The spectrum of subclonal TP53 mutations in Chronic Lymphocytic Leukemia a Next Generation Sequencing retrospective study


Chronic lymphocytic leukemia (CLL) is a hematological disorder with complex clinical and biological behavior. TP53 mutational status and cytogenetic assessment of the deletion of the corresponding locus (17p13.1) are considered the most relevant biomarkers associated with pharmaco-predictive response, chemo-refractoriness, and worse prognosis in CLL patients.

The implementation of Next Generation Sequencing (NGS) methodologies in the clinical laboratory allows for comprehensively analyzing the TP53 gene and detecting mutations with allele frequencies ?10%, i.e., "subclonal mutations."

We retrospectively studied TP53 gene mutational status by NGS in 220 samples from 171 CLL patients. TP53 mutations were found in 60/220 (27.3%) samples and 47/171 (27.5%) patients. Interestingly, subclonal mutations could be detected in 31/60 samples (51.7%) corresponding to 25 patients (25/47, 53.2%). We identified 44 distinct subclonal TP53 mutations clustered in the central DNA-binding domain of p53 protein (exons 5-8, codons 133-286). Missense mutations were predominant (> 80%), whereas indels, nonsense, and splice site variants were less represented.

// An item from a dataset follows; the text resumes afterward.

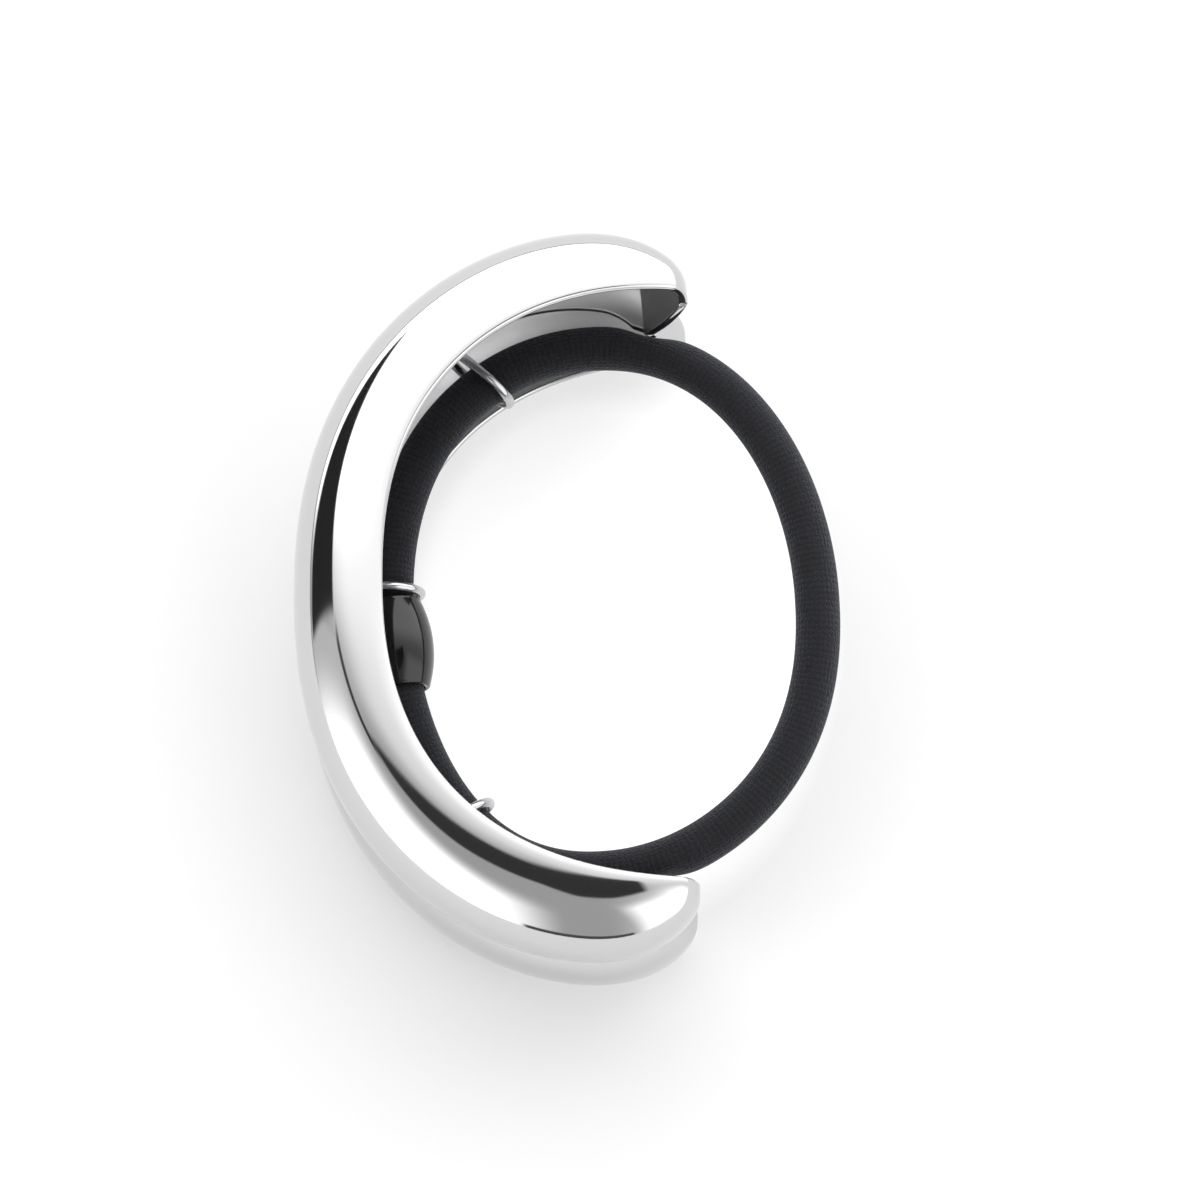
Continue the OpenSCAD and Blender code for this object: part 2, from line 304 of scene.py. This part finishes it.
def edge_round(h0, z0, h1, z1, bulge):
    """Rounded edge of the sheet between two faces, as heights, distances and a share."""
    t = np.linspace(0, math.pi, LIP_STEPS + 1)[1:-1]
    c = spow(np.cos(t), 2 / LIP_SQUARENESS)
    s = spow(np.sin(t), 2 / LIP_SQUARENESS)
    mid_h, mid_z, half_z = (h0 + h1) / 2, (z0 + z1) / 2, (z0 - z1) / 2
    heights = mid_h[:, None] - bulge[:, None] * s[None] + (h0 - mid_h)[:, None] * c
    return heights, mid_z[:, None] + half_z[:, None] * c[None], (1 - c) / 2


def lobe():
    """One lobe as a grid of points, and the distance of each row from the lobe's end.

    The first and last rows are the tips, drawn to the middle of the lobe's width.
    Its columns run over the outer face, round the lip, back over the inner face and
    across the wall of the notch, where the two lobes are apart.
    """
    arm = stations()
    d = np.concatenate([arm, arm[-2::-1]])
    sign = np.concatenate([-np.ones(len(arm)), np.ones(len(arm) - 1)])
    h, lip = crest(d), lip_side(d)
    bulge = LIP_BULGE * np.minimum(1, h / BULGE_FROM)
    out_h, out_z = lobe_face(d, h, outer_valley(d), lip, bulge, NOTCH_LENGTH)
    in_h, in_z = lobe_face(
        d, inner_crest(d), inner_valley(d), lip * (1 - WALL / LOBE_SIDE), bulge, INNER_NOTCH
    )
    lip_h, lip_z, share = edge_round(out_h[:, -1], out_z[:, -1], in_h[:, -1], in_z[:, -1], bulge)
    wall_h, wall_z, _ = edge_round(in_h[:, 0], in_z[:, 0], out_h[:, 0], out_z[:, 0], bulge)
    face = np.ones(out_h.shape[1])
    inset = WALL * np.concatenate([0 * face, share, face, 1 - share])
    heights = np.hstack([out_h, lip_h, in_h[:, ::-1], wall_h])
    zs = np.hstack([out_z, lip_z, in_z[:, ::-1], wall_z])
    s = sign[:, None] * (HALF_LENGTH - d[:, None] - inset * (1 - d[:, None] / HALF_LENGTH))
    base, out = rim_at(s)
    grid = np.dstack([base + out * heights[..., None], zs])
    tips = []
    for end in (-1, 1):
        tip, _ = rim_at(end * (HALF_LENGTH - inset))
        tips.append(np.column_stack([tip, np.full(len(inset), LOBE_OFFSET)])[None])
    return np.concatenate([tips[0], grid, tips[1]]), np.concatenate([[0], d, [0]])


def cuff_skin():
    """Points and faces of both lobes, and which faces are inside."""
    grid, d = lobe()
    rows, cols = grid.shape[:2]
    outer_cols = 2 * SIDE_STEPS + 1
    inner_first = outer_cols + LIP_STEPS - 1
    inner_last = inner_first + outer_cols - 1
    # past the notch the lobes meet in the crease's plane
    grid[d > NOTCH_LENGTH - TINY, 0, 2] = 0.0
    grid[d > INNER_NOTCH - TINY, inner_last:, 2] = 0.0
    faces, inside = [], []
    for i in range(rows - 1):
        apart = max(d[i], d[i + 1]) < INNER_NOTCH + TINY
        for j in range(cols if apart else inner_last):
            k = (j + 1) % cols
            faces.append((i * cols + j, i * cols + k, (i + 1) * cols + k, (i + 1) * cols + j))
            inside.append(inner_first <= j < inner_last)
    points = grid.reshape(-1, 3)
    count = len(points)
    mirrored = [tuple(count + v for v in f) for f in flipped(faces)]
    points, skin, kept = weld(np.vstack([points, points * [1, 1, -1]]), faces + mirrored)
    return points, skin, np.array(inside + inside)[kept]


skin_points, skin_faces, skin_inside = cuff_skin()
cuff = mesh_object("cuff_shell", skin_points, skin_faces)


# Wire loops

WIRE_SIDES = 20
TURN_POINTS, STRAIGHT_POINTS = 33, 9
# a direction that no loop starts along
ASLANT = [0.3, 0.2, 0.93]


def wire_tube(line, radius):
    """Points of round sections along a closed line, each turned to follow the last."""
    n = len(line)
    t = np.roll(line, -1, 0) - np.roll(line, 1, 0)
    t /= np.linalg.norm(t, axis=1)[:, None]
    up = np.zeros_like(t)
    up[0] = np.cross(t[0], ASLANT)
    up[0] /= np.linalg.norm(up[0])
    for i in range(1, n):
        v = up[i - 1] - t[i] * np.dot(up[i - 1], t[i])
        up[i] = v / np.linalg.norm(v)
    side = np.cross(t, up)
    a = np.linspace(0, 2 * math.pi, WIRE_SIDES, endpoint=False)[None, :, None]
    return line[:, None] + radius * (np.cos(a) * up[:, None] + np.sin(a) * side[:, None])


def wire_loop(name, s, lean):
    """A long oval of wire round the band, at the length s along the rim; lean in degrees."""
    base, out = rim_at(s)
    turn = math.atan2(out[1], out[0]) + math.radians(lean)
    out = np.array([math.cos(turn), math.sin(turn)])
    half = BAND_D / 2 + WIRE_GAP + WIRE_D / 2
    d = np.array(HALF_LENGTH - abs(s))
    web_low = float((inner_crest(d) + drop(d)) * inner_crease(d) - drop(d))
    far, near = web_low + WIRE_SUNK - half, -band_cross(base, -out)
    a = np.linspace(0, math.pi, TURN_POINTS)
    top = np.stack([far + half * np.sin(a), half * np.cos(a)], -1)
    bottom = np.stack([near - half * np.sin(a), -half * np.cos(a)], -1)
    straight = np.linspace(0, 1, STRAIGHT_POINTS)[1:-1, None]
    loop = np.vstack([
        top, top[-1] + (bottom[0] - top[-1]) * straight,
        bottom, bottom[-1] + (top[0] - bottom[-1]) * straight,
    ])
    line = np.column_stack([base + out * loop[:, :1], loop[:, 1]])
    pts = wire_tube(line, WIRE_D / 2)
    n, sides = pts.shape[:2]
    faces = ring_faces(n, sides)
    # the last ring joins the first, turned to match it
    first, last = pts[0], pts[-1]
    gaps = [np.linalg.norm(last - np.roll(first, -k, 0), axis=1).sum() for k in range(sides)]
    shift = int(np.argmin(gaps))
    for j in range(sides):
        k = (j + 1) % sides
        faces.append(((n - 1) * sides + j, (n - 1) * sides + k,
                      (k + shift) % sides, (j + shift) % sides))
    return mesh_object(name, pts.reshape(-1, 3), faces)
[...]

All subclonal TP53 variants but one (p.(Pro191fs) were already described in NCI and/or Seshat databases as "damaging" and/or "probably damaging" mutations (38/44, 86% and 6/44, 14%, respectively).

Longitudinal samples were available for 37 patients. Almost half of them displayed at least one TP53 mutant subclone, which could be alone (4/16, 25%) or concomitant with other TP53 mutant clonal ones (12/16, 75%); different patterns of mutational dynamics overtimes were documented.

In conclusion, utilization of NGS in our "real-life" cohort of CLL patients demonstrated an elevated frequency of subclonal TP53 mutations. This finding indicates the need for precisely identifying these mutations during disease since the clones carrying them may become predominant and be responsible for therapy failures.